By contrast, a four-room Build-to-Order HDB flat in Bukit Panjang takes the average Singapore household three years to pay off, while a resale five-room flat in Ang Mo Kio takes 7.3 years.

In the United States, anything more than three years is considered unaffordable.

It is estimated that Hong Kong prices have to fall by 19 per cent to 30 per cent before the "sandwich class" earning between HK$20,000 and HK$30,000 can have a look in.

No wonder Hong Kongers were waiting with bated breath for promised measures to cool the market. But these left the analysts and industry players cold instead.

Among the 10 points in Chief Executive Leung Chun Ying's proposal, unveiled last Thursday, are that the government will speed up the approval process of presale consent for private flats; sell public flats meant for rental; and re- zone government, institution or community (GIC) sites for homes.

If all goes well, some 150,000 housing units, private and public, will enter the market in the next five years. The number will go some way to plug the gap.

Based on population trends, Lee says Hong Kong needs 25,000 flats a year. With the under-supply of 5,000 flats a year from 2003 to 2009, she estimates that 185,000 units will be needed by 2017.

But a closer look at the measures shows it is unlikely that all the promised 150,000 units will materialise, and even if they do, it will take quite a while.

Brokerage firm CLSA said scathingly that Leung's press conference was a "non-event". His measures raise supply in the coming year by 10 per cent and were "hardly much solid" beyond that, it said in a report.

"Despairing home buyers who have been waiting for a policy reaction from the government to slow home prices will make their way back into the property market - and prices will rise further."

The government's hands are tied, because of some factors.

First, the record-low interest rates. The Hong Kong currency is pegged to the US dollar, meaning that rock-bottom interest rates set by the US Federal Reserve are feeding the city's housing boom as well, notes Dr Edward Yiu of Hong Kong University.

Another key issue is politics. Analysts agree that boosting land supply is the direction to take "but there aren't a lot of sites in the government's inventory".

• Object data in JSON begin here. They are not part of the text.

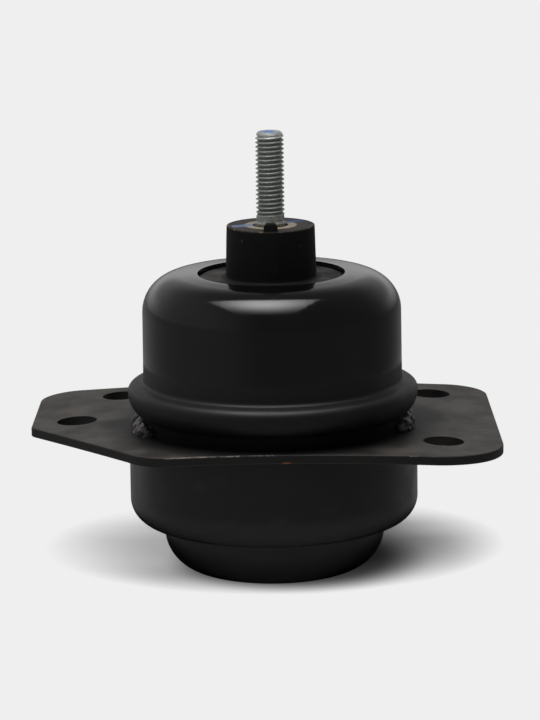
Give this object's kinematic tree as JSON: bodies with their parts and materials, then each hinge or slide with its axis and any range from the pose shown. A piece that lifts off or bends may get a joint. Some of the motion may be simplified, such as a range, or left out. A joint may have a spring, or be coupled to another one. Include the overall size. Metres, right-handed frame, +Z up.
{
  "type": "engine mount",
  "caption": "Round hydraulic engine mount: a threaded stud on a rubber-covered boss in a beaded steel can, over a bowed bolt-on plate and a cupped fluid housing.",
  "frame": {"origin": "centre of the bottom cup's flat base, on the stud's axis", "axes": "+Z up along the stud, -Y towards the plate's long straight edge, +X towards the plate's square end"},
  "size_m": [0.1625, 0.1162, 0.1525],
  "materials": {
    "zinc_flake_steel": "grey zinc flake coat, matte",
    "core_steel": "bare turned face, stained tan and brown",
    "skin_rubber": "moulded, dusty",
    "spring_rubber": "moulded",
    "can_paint": "semi-gloss black dip paint",
    "housing_paint": "satin black dip paint, smudged",
    "plate_coat": "thin dark grey-brown coat, worn at the edges",
    "weld_steel": "weld bead, partly painted",
    "inner_steel": "plain pressed steel",
    "cast_aluminium": "die cast"
  },
  "bodies": {
    "root": {"stud": "zinc_flake_steel", "inner_core": "core_steel", "rebound_plate": "inner_steel", "stop_rubber": "skin_rubber", "main_rubber": "spring_rubber", "support_ring": "inner_steel", "upper_can": "can_paint", "base_collar": "can_paint", "collar_welds": "weld_steel", "flange_plate": "plate_coat", "plate_seal": "spring_rubber", "lower_sleeve": "housing_paint", "bottom_cup": "housing_paint", "bellows": "spring_rubber", "bellows_hoop": "inner_steel", "track_body": "cast_aluminium", "upper_grid": "inner_steel", "decoupler_disc": "spring_rubber", "track_cover": "inner_steel", "track_rivets": "inner_steel"}
  },
  "joints": []
}
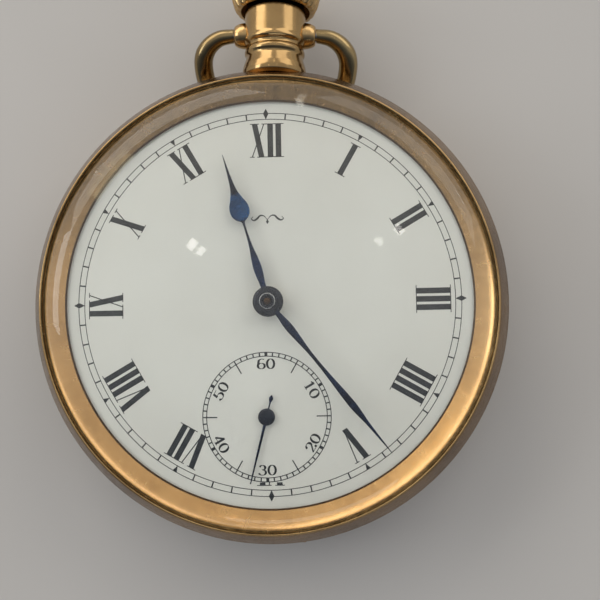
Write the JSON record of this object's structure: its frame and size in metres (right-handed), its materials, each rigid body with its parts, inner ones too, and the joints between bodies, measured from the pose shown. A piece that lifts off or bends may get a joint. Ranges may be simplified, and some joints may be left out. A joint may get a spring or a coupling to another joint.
{
  "type": "pocket watch",
  "caption": "Gold open-face pocket watch with Roman numerals, small seconds at six, crown winding, folding bow and hinged back covers.",
  "frame": {"origin": "centre of the flat on the back cover's outer face", "axes": "+Z out of the dial, +Y from the dial's centre to the pendant at 12 o'clock, +X to 3 o'clock"},
  "size_m": [0.05, 0.0642, 0.0139],
  "materials": {
    "gold": "polished, worn gold plate",
    "brass": "gilt brass, satin",
    "nickel": "nickel silver with striping",
    "steel": "polished and straight-grained steel",
    "blued_steel": "heat-blued polished steel",
    "enamel": "white enamel",
    "ruby": "polished synthetic ruby",
    "crystal": "clear, lightly scratched"
  },
  "bodies": {
    "case": {"case_middle": "gold", "pendant": "gold", "bezel": "gold", "crystal": "crystal", "back_hinge_pin": "gold", "inner_hinge_pin": "gold", "dial": "enamel", "main_plate": "nickel", "barrel_bridge": "nickel", "train_bridge": "nickel", "balance_cock": "nickel", "pallet_bridge": "nickel", "mainspring": "steel", "hairspring": "blued_steel", "click_spring": "steel", "crown_wheel_screw": "blued_steel", "click_screw": "blued_steel", "barrel_bridge_screw_1": "blued_steel", "barrel_bridge_screw_2": "blued_steel", "barrel_bridge_screw_3": "blued_steel", "train_bridge_screw_1": "blued_steel", "train_bridge_screw_2": "blued_steel", "cock_screw": "blued_steel", "jewel_third": "ruby", "jewel_fourth": "ruby", "jewel_escape": "ruby", "jewel_balance": "ruby"},
    "back": {"back_cover": "gold"},
    "inner_back": {"inner_cover": "gold"},
    "bow_ring": {"bow": "gold"},
    "stem_slide": {"setting_stud": "steel"},
    "crown_and_stem": {"crown": "gold", "winding_stem": "steel"},
    "castle_wheel": {"sliding_pinion": "steel"},
    "yoke_arm": {"yoke": "steel"},
    "lever_arm": {"setting_lever": "steel"},
    "winder": {"winding_pinion": "steel"},
    "crown_gear": {"crown_wheel": "steel"},
    "ratchet": {"ratchet_wheel": "steel", "ratchet_screw": "blued_steel", "barrel_arbor": "steel"},
    "click_lever": {"click": "steel"},
    "mainspring_barrel": {"barrel": "brass", "barrel_lid": "brass"},
    "centre": {"center_wheel": "brass", "cannon_pinion": "steel", "minute_hand": "blued_steel"},
    "minute_work": {"minute_wheel": "brass"},
    "setting_gear": {"setting_wheel": "steel"},
    "idler": {"setting_idler": "steel"},
    "hour": {"hour_wheel": "brass", "hour_hand": "blued_steel"},
    "third": {"third_wheel": "brass"},
    "fourth": {"fourth_wheel": "brass", "second_hand": "blued_steel"},
    "escape": {"escape_wheel": "steel"},
    "lever": {"pallet_fork": "steel"},
    "balance": {"balance_wheel": "brass"},
    "index": {"regulator": "steel"}
  },
  "joints": [
    {"name": "back_open", "type": "hinge", "parent": "case", "child": "back", "pos_m": [0, -0.02475, 0.0053], "axis": [-1, 0, 0], "range_deg": [0, 100]},
    {"name": "inner_open", "type": "hinge", "parent": "case", "child": "inner_back", "pos_m": [0, -0.0215, 0.0052], "axis": [-1, 0, 0], "range_deg": [0, 92]},
    {"name": "bow_swing", "type": "hinge", "parent": "case", "child": "bow_ring", "pos_m": [0, 0.02945, 0.007], "axis": [1, 0, 0], "range_deg": [0, 280]},
    {"name": "stem_pull", "type": "slide", "parent": "case", "child": "stem_slide", "axis": [0, 1, 0], "range_m": [0, 0.0008]},
    {"name": "crown_turn", "type": "hinge", "parent": "stem_slide", "child": "crown_and_stem", "pos_m": [0, 0.035, 0.007], "axis": [0, 1, 0], "continuous": true},
    {"name": "castle_slide", "type": "slide", "parent": "case", "child": "yoke_arm", "axis": [0, -1, 0], "range_m": [0, 0.0008]},
    {"name": "castle_turn", "type": "hinge", "parent": "yoke_arm", "child": "castle_wheel", "pos_m": [0, 0.014, 0.007], "axis": [0, 1, 0], "continuous": true},
    {"name": "lever_turn", "type": "hinge", "parent": "case", "child": "lever_arm", "pos_m": [-0.0052, 0.0145, 0.00865], "axis": [0, 0, 1], "range_deg": [0, 7]},
    {"name": "winder_turn", "type": "hinge", "parent": "case", "child": "winder", "pos_m": [0, 0.0163, 0.007], "axis": [0, 1, 0], "continuous": true},
    {"name": "crown_gear_turn", "type": "hinge", "parent": "case", "child": "crown_gear", "pos_m": [0, 0.0124, 0.0035], "axis": [0, 0, 1], "continuous": true},
    {"name": "ratchet_turn", "type": "hinge", "parent": "case", "child": "ratchet", "pos_m": [0.0078, 0.00535, 0.0035], "axis": [0, 0, 1], "continuous": true},
    {"name": "click_lift", "type": "hinge", "parent": "case", "child": "click_lever", "pos_m": [0.0153, 0.0081, 0.0035], "axis": [0, 0, -1], "range_deg": [0, 10], "stiffness_Nm_per_rad": 0.00002},
    {"name": "fourth_turn", "type": "hinge", "parent": "case", "child": "fourth", "pos_m": [0, -0.0118, 0.0056], "axis": [0, 0, -1], "continuous": true},
    {"name": "third_turn", "type": "hinge", "parent": "case", "child": "third", "pos_m": [-0.00227, -0.00636, 0.0066], "axis": [0, 0, -1], "continuous": true},
    {"name": "centre_turn", "type": "hinge", "parent": "case", "child": "centre", "pos_m": [0, 0, 0.0052], "axis": [0, 0, -1], "continuous": true},
    {"name": "minute_work_turn", "type": "hinge", "parent": "case", "child": "minute_work", "pos_m": [-0.0012, 0.00339, 0.0082], "axis": [0, 0, -1], "continuous": true},
    {"name": "setting_turn", "type": "hinge", "parent": "case", "child": "setting_gear", "pos_m": [0, 0.00742, 0.0082], "axis": [0, 0, -1], "continuous": true},
    {"name": "idler_turn", "type": "hinge", "parent": "case", "child": "idler", "pos_m": [0, 0.01028, 0.0082], "axis": [0, 0, -1], "continuous": true},
    {"name": "hour_turn", "type": "hinge", "parent": "case", "child": "hour", "pos_m": [0, 0, 0.0089], "axis": [0, 0, -1], "continuous": true},
    {"name": "barrel_turn", "type": "hinge", "parent": "case", "child": "mainspring_barrel", "pos_m": [0.0078, 0.00535, 0.0066], "axis": [0, 0, -1], "continuous": true},
    {"name": "escape_turn", "type": "hinge", "parent": "case", "child": "escape", "pos_m": [-0.0045, -0.01358, 0.0063], "axis": [0, 0, -1], "continuous": true},
    {"name": "lever_rock", "type": "hinge", "parent": "case", "child": "lever", "pos_m": [-0.00627, -0.01061, 0.0063], "axis": [0, 0, 1], "range_deg": [-5, 5]},
    {"name": "balance_swing", "type": "hinge", "parent": "case", "child": "balance", "pos_m": [-0.0102, -0.004, 0.0046], "axis": [0, 0, 1], "range_deg": [-270, 270], "stiffness_Nm_per_rad": 0.0000004},
    {"name": "index_turn", "type": "hinge", "parent": "case", "child": "index", "pos_m": [-0.0102, -0.004, 0.0028], "axis": [0, 0, 1], "range_deg": [-15, 15]}
  ],
  "couplings": [
    {"joint": "inner_open", "follows": "back_open", "ratio": 0.9},
    {"joint": "castle_slide", "follows": "stem_pull", "ratio": 1},
    {"joint": "castle_turn", "follows": "crown_turn", "ratio": 1},
    {"joint": "lever_turn", "follows": "stem_pull", "rad_per_m": 150},
    {"joint": "winder_turn", "follows": "crown_turn", "ratio": 1},
    {"joint": "crown_gear_turn", "follows": "crown_turn", "ratio": 0.41667},
    {"joint": "ratchet_turn", "follows": "crown_turn", "ratio": -0.27778},
    {"joint": "third_turn", "follows": "fourth_turn", "ratio": -0.13333},
    {"joint": "centre_turn", "follows": "fourth_turn", "ratio": 0.016667},
    {"joint": "minute_work_turn", "follows": "fourth_turn", "ratio": -0.0055556},
    {"joint": "setting_turn", "follows": "fourth_turn", "ratio": 0.01},
    {"joint": "idler_turn", "follows": "fourth_turn", "ratio": -0.0083333},
    {"joint": "hour_turn", "follows": "fourth_turn", "ratio": 0.0013889},
    {"joint": "barrel_turn", "follows": "fourth_turn", "ratio": -0.0020833},
    {"joint": "escape_turn", "follows": "fourth_turn", "ratio": -10}
  ]
}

One interim measure is to rezone the GIC sites, as announced. But it is expected to be a fraught process with opposition from local residents and councillors, and may be difficult for the government to push through, given its low popularity.

Even if successful, it will take two years to re-zone, be vacated, and take another three years to build the homes, say analysts.

Attempts to look at farmland outside the congested city have been stymied.

A project to redevelop 533ha in the North East New Territories to provide 135,000 homes met with protests by farmers and environmental groups.

Lucia Kwong, head of Hong Kong and China real estate research at JPMorgan, notes: "Farmland conversion is a very effective solution, but the process is very slow - cases drag on for decades due to issues such as environmental assessment, the lack of local community support, etcetera."

Without consensus, Hong Kong's long-term land reserves could run low after next year, she says.

All this, even as the government struggles with the sword of Damocles hanging over its head - Leung will remember how he had advocated that former chief executive Tung Chee Hwa build 85,000 flats a year, a policy that was later blamed for the 2003 property market crash.

Hardly any less formidable is the power held by property tycoons and the lack of competition among them. Critics have accused the government of collusion with developers - to keep land supply low and prices high.

Even Donald Choi, executive director of medium-sized developer Nan Fung Group, calls for a change in the law "so that we have a more equal playing field and fairer competition".

He cites how sites at MTR stations are highly sought after. But as the government sells them in large parcels - at HK$10 billion price tags - only major companies can snap them up.

"The government should sell different scales of sites so that big and small companies can participate," he argues.

Meanwhile, what else can be done? Some talk of demand-side measures such as increasing downpayments and having higher mortgage rates for multiple homes.

For instance, a special stamp duty introduced in 2010 to tax buyers who resell their homes within two years could be toughened by imposing it on those who do so within three to five years. Officials say a review will be conducted only next year.

Others suggest converting vacant government lots now used by short-term tenants like carparks.

Last night, the government announced that a committee to ponder Hong Kong's long-term housing direction has met.

Whatever it decides, one thing is clear: More will need to be done.